— Start Data block —

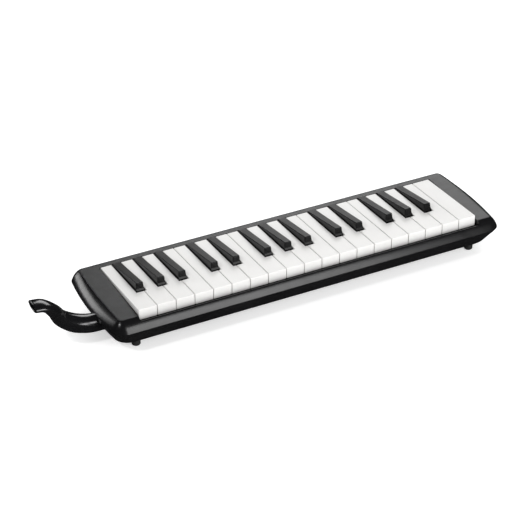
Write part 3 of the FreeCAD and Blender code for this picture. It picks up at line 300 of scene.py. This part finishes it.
def case_line(share, inset=0.0):
    """Plan points from the right end of the front lip, round the rear, to its left end."""
    size = {key: DECK_LINE[key] + (BELT_LINE[key] - DECK_LINE[key]) * share for key in DECK_LINE}
    half, corner = size["half"] - inset, size["corner"] - inset * CORNER_SHRINK
    front, rear = size["front"] + inset, size["rear"] - inset
    span = (rear - front) / 2
    middle_y = (rear + front) / 2
    bow = (span * span + size["sagitta"] ** 2) / (2 * size["sagitta"])
    bow_x = half - bow
    rise = span - corner
    corner_x = bow_x + math.sqrt((bow - corner) ** 2 - rise ** 2)
    reach = bow / (bow - corner)
    touch = (bow_x + (corner_x - bow_x) * reach, rise * reach)
    quarter = arc((corner_x, -rise), (corner_x, -span), (touch[0], -touch[1]), CORNER_POINTS)
    side = arc((bow_x, 0), (touch[0], -touch[1]), touch, SIDE_POINTS)
    right = quarter + side[1:] + [(x, -y) for x, y in reversed(quarter[:-1])]
    right = [(WINDOW_HALF - CASE_CENTRE, -span)] + right
    left = [(-x, y) for x, y in reversed(right)]
    left[-1] = (-WINDOW_HALF - CASE_CENTRE, -span)
    return [(CASE_CENTRE + x, middle_y + y) for x, y in right + left]


def flank_arc():
    """Radius, first tilt and sweep of the pillow-shaped flank."""
    chord = math.hypot(DECK_LINE["front"] - BELT_LINE["front"], BELT_Z)
    radius = (chord * chord / 4 + FLANK_BULGE ** 2) / (2 * FLANK_BULGE)
    half_sweep = math.asin(chord / 2 / radius)
    lean = math.atan2(-BELT_Z, DECK_LINE["front"] - BELT_LINE["front"])
    return radius, lean - half_sweep, 2 * half_sweep


def shoulder_tilt():
    """Tilt of the flank where the front lip's nose begins."""
    radius, start, _ = flank_arc()
    return math.acos(math.cos(start) + LIP_SHOULDER / radius)


def flank_levels():
    """(share, z) pairs down the flank from deck to belt, with the lip's shoulder among them."""
    radius, start, sweep = flank_arc()
    run = DECK_LINE["front"] - BELT_LINE["front"]
    tilts = [start + sweep * i / (LEVELS - 1) for i in range(LEVELS)]
    levels = []
    for tilt in sorted(tilts + [shoulder_tilt()]):
        out = radius * (math.sin(tilt) - math.sin(start))
        levels.append((out / run, radius * (math.cos(tilt) - math.cos(start))))
    return levels


def nose_points():
    """(y, z) pairs from the lip's shoulder over its nose and down the inner slope to the window."""
    radius, start, _ = flank_arc()
    tilt = shoulder_tilt()
    shoulder_y = DECK_LINE["front"] - radius * (math.sin(tilt) - math.sin(start))
    y = shoulder_y + LIP_NOSE * math.sin(tilt)
    z = LIP_SHOULDER - LIP_NOSE * math.cos(tilt)
    points = []
    for i in range(NOSE_STEPS + 1):
        turn = tilt - (tilt + LIP_SLOPE) * i / NOSE_STEPS
        points.append((y - LIP_NOSE * math.sin(turn), z + LIP_NOSE * math.cos(turn)))
    last_y, last_z = points[-1]
    points.append((WINDOW_FRONT, last_z - (WINDOW_FRONT - last_y) * math.tan(LIP_SLOPE)))
    points.append((WINDOW_FRONT, BELT_Z))
    return points


class Surface:
    """Collects shared vertices in keyboard-frame millimetres and the faces between them."""

    def __init__(self):
        self.points = []
        self.index = {}
        self.faces = []
        self.looks = []

    def vertex(self, point):
        key = tuple(round(c, 4) for c in point)
        if key not in self.index:
            self.index[key] = len(self.points)
            self.points.append(key)
        return self.index[key]

    def face(self, corners, look=0):
        ids = [self.vertex(corner) for corner in corners]
        ids = [v for i, v in enumerate(ids) if v != ids[i - 1]]
        if len(set(ids)) > 2:
            self.faces.append(ids)
            self.looks.append(look)

    def strip(self, lower, upper, look=0, closed=False):
        """Quads between two rows of equal length."""
        count = len(lower)
        for i in range(count if closed else count - 1):
            j = (i + 1) % count
            self.face([lower[i], lower[j], upper[j], upper[i]], look)

    def object(self, name, materials):
        mesh = bpy.data.meshes.new(name)
        mesh.from_pydata([at(*point) for point in self.points], [], self.faces)
        for material in materials:
            mesh.materials.append(material)
        for polygon, look in zip(mesh.polygons, self.looks):
            polygon.material_index = look
            polygon.use_smooth = True
        mesh.update()
        obj = bpy.data.objects.new(name, mesh)
        bpy.context.scene.collection.objects.link(obj)
        return obj


def bake(obj):
    """Replaces an object's mesh with the result of its modifiers."""
    bpy.context.view_layer.update()
    shown = obj.evaluated_get(bpy.context.evaluated_depsgraph_get())
    result = bpy.data.meshes.new_from_object(shown)
    obj.modifiers.clear()
    obj.data = result


def sharpen(mesh, limit=0.6):
    """Marks the edges between faces that meet at more than limit radians."""
    normals = {}
    for polygon in mesh.polygons:
        for key in polygon.edge_keys:
            normals.setdefault(key, []).append(polygon.normal)
    for edge in mesh.edges:
        pair = normals.get(edge.key, [])
        edge.use_edge_sharp = len(pair) != 2 or pair[0].angle(pair[1], 0) > limit


def round_ring(x, radius):
    """A circle of points about the mouthpiece's straight end."""
    return [(x, PIPE_Y + radius * math.cos(math.tau * i / ROUND),
             PIPE_Z + radius * math.sin(math.tau * i / ROUND)) for i in range(ROUND)]


def pipe_cutter(radius):
    """A plain rod through the left end at the mouthpiece's height.

    Known fault: its faces point inwards, so the cut made with it takes nothing away.
    """
    rod = Surface()
    case_left = CASE_CENTRE - CASE_HALF
    left = round_ring(case_left - CUTTER_OUTSIDE, radius)
    right = round_ring(case_left + CUTTER_INSIDE, radius)
    rod.strip(right, left, closed=True)
    rod.face(list(reversed(right)))
    rod.face(left)
    return rod.object("pipe_cutter", [])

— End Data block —

## Exercise description
Print, please, the lines from the first line of the material through the line that contains "return math.acos(math.cos(start) +", exactly as written and with nothing added.

## Complete output
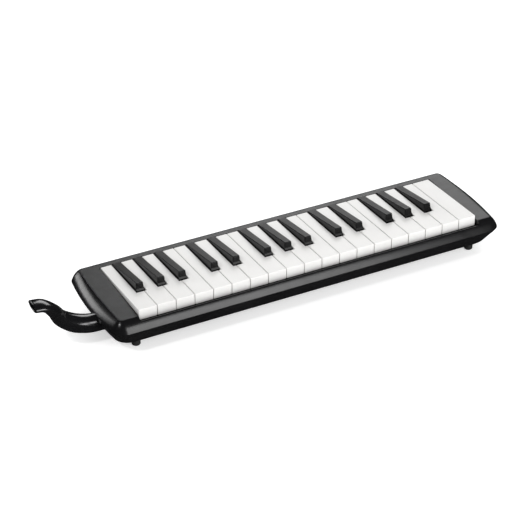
Write part 3 of the FreeCAD and Blender code for this picture. It picks up at line 300 of scene.py. This part finishes it.
def case_line(share, inset=0.0):
    """Plan points from the right end of the front lip, round the rear, to its left end."""
    size = {key: DECK_LINE[key] + (BELT_LINE[key] - DECK_LINE[key]) * share for key in DECK_LINE}
    half, corner = size["half"] - inset, size["corner"] - inset * CORNER_SHRINK
    front, rear = size["front"] + inset, size["rear"] - inset
    span = (rear - front) / 2
    middle_y = (rear + front) / 2
    bow = (span * span + size["sagitta"] ** 2) / (2 * size["sagitta"])
    bow_x = half - bow
    rise = span - corner
    corner_x = bow_x + math.sqrt((bow - corner) ** 2 - rise ** 2)
    reach = bow / (bow - corner)
    touch = (bow_x + (corner_x - bow_x) * reach, rise * reach)
    quarter = arc((corner_x, -rise), (corner_x, -span), (touch[0], -touch[1]), CORNER_POINTS)
    side = arc((bow_x, 0), (touch[0], -touch[1]), touch, SIDE_POINTS)
    right = quarter + side[1:] + [(x, -y) for x, y in reversed(quarter[:-1])]
    right = [(WINDOW_HALF - CASE_CENTRE, -span)] + right
    left = [(-x, y) for x, y in reversed(right)]
    left[-1] = (-WINDOW_HALF - CASE_CENTRE, -span)
    return [(CASE_CENTRE + x, middle_y + y) for x, y in right + left]


def flank_arc():
    """Radius, first tilt and sweep of the pillow-shaped flank."""
    chord = math.hypot(DECK_LINE["front"] - BELT_LINE["front"], BELT_Z)
    radius = (chord * chord / 4 + FLANK_BULGE ** 2) / (2 * FLANK_BULGE)
    half_sweep = math.asin(chord / 2 / radius)
    lean = math.atan2(-BELT_Z, DECK_LINE["front"] - BELT_LINE["front"])
    return radius, lean - half_sweep, 2 * half_sweep


def shoulder_tilt():
    """Tilt of the flank where the front lip's nose begins."""
    radius, start, _ = flank_arc()
    return math.acos(math.cos(start) + LIP_SHOULDER / radius)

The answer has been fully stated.